Editorials, Opinion

What does it really mean for America to be ‘center-right’?

In an interview on CNN, Sen. Joe Manchin claimed the United States of America is a center-right country, politically speaking.

He may have gotten this figure from a Gallup poll of 18,000 U.S. adults that concluded “36%, on average, identif[y] as conservative, 35% as moderate and 25% as liberal” in 2020.

The political right carries the moniker “conservative,” from “to conserve” (preserve, maintain, safeguard, protect). The political left takes “liberal” as its title (generous, open-minded, abundant, tolerant), while the so-called far-left is labeled “progressive,” from “to progress” (develop, evolve, improve, grow). And the political center is deemed “moderate” (reasonable, sensible, balanced, fair).

There is undeniably a segment of American voters who want to conserve — to maintain. Traditionalists have their place: They become the touchstones of the nation’s past. They remember the core of the country’s foundation and wish to preserve it.

But societies cannot sustain themselves if they never evolve. Time changes all things, and all things must change with time.

The Constitution opens with these words: “We the People of the United States, in Order to form a more perfect Union, establish Justice, insure domestic Tranquility, provide for the common defense, promote the general Welfare, and secure the Blessings of Liberty to ourselves and our Posterity, do ordain and establish this Constitution for the United States of America.”

These are the fundamental values America seeks to conserve. But our understanding of those values — to whom they apply and how — has changed significantly since those words were written.

Once upon a time, “ourselves and our Posterity” did not include people of color. It did not include women, or indigenous peoples. But with time, we have come to realize that the “we” in “We the People” is far more expansive than the framers intended, and the nation is better for it.

 Americans have been frustrated with our government for decades, perhaps because, increasingly, our “representatives” seek to conserve — to maintain the status quo or even convert back to the past — while the people long for at least some progress — for evolution and improvement.

Conservatives are outnumbered by moderates and liberals nearly 2 to 1, and yet it is conservatives who wield disproportionate power in the government. Self-identifying conservatives heavily weight the Republican Party, with 75% of the GOP claiming the moniker.

The Democratic Party, however, is home to a wider array of ideologies: 51% identify as liberal and 35% as moderate, while a full 12% would call themselves conservative. This “big tent” is a nod to the party’s inclusivity, but it puts Democrats at a disadvantage when the Republican Party only has to court conservative voters.
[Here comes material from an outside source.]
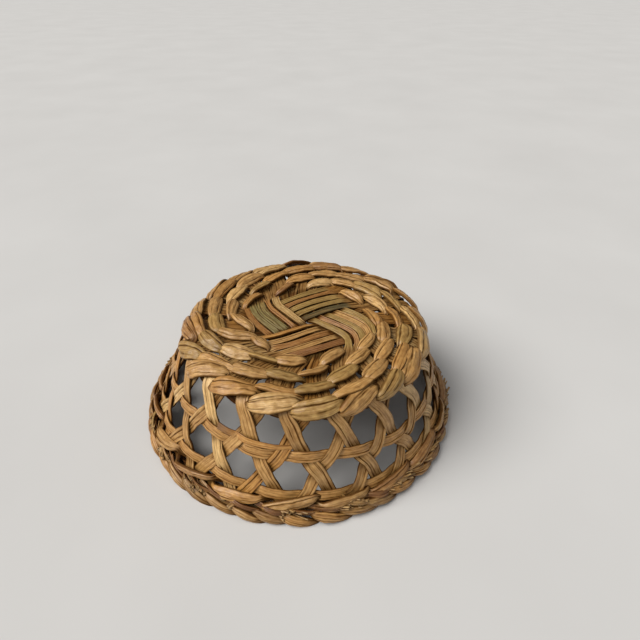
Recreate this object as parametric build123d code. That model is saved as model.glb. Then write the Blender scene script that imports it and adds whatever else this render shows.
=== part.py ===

It doesn’t help that gerrymandered district maps have given Republicans the electoral advantage for the last 10 years and will again for the next 10. A New York Times analysis says, “Republicans have control over the redistricting process in states that represent 187 congressional seats, compared with just 75 for Democrats.” In 12 already approved maps, Republicans successfully gerrymandered five “secure” seats, while Democrats almost certainly lost one.

Because of this, Republicans in Congress, particularly in the Senate, have the ability to run government contrary to the wish of the majority despite multiple polls that have shown broad public support for many of President Biden’s proposals. More and more, the country is leaning toward a rule by political minority, where those who wish to “conserve” are able to halt all forward progress.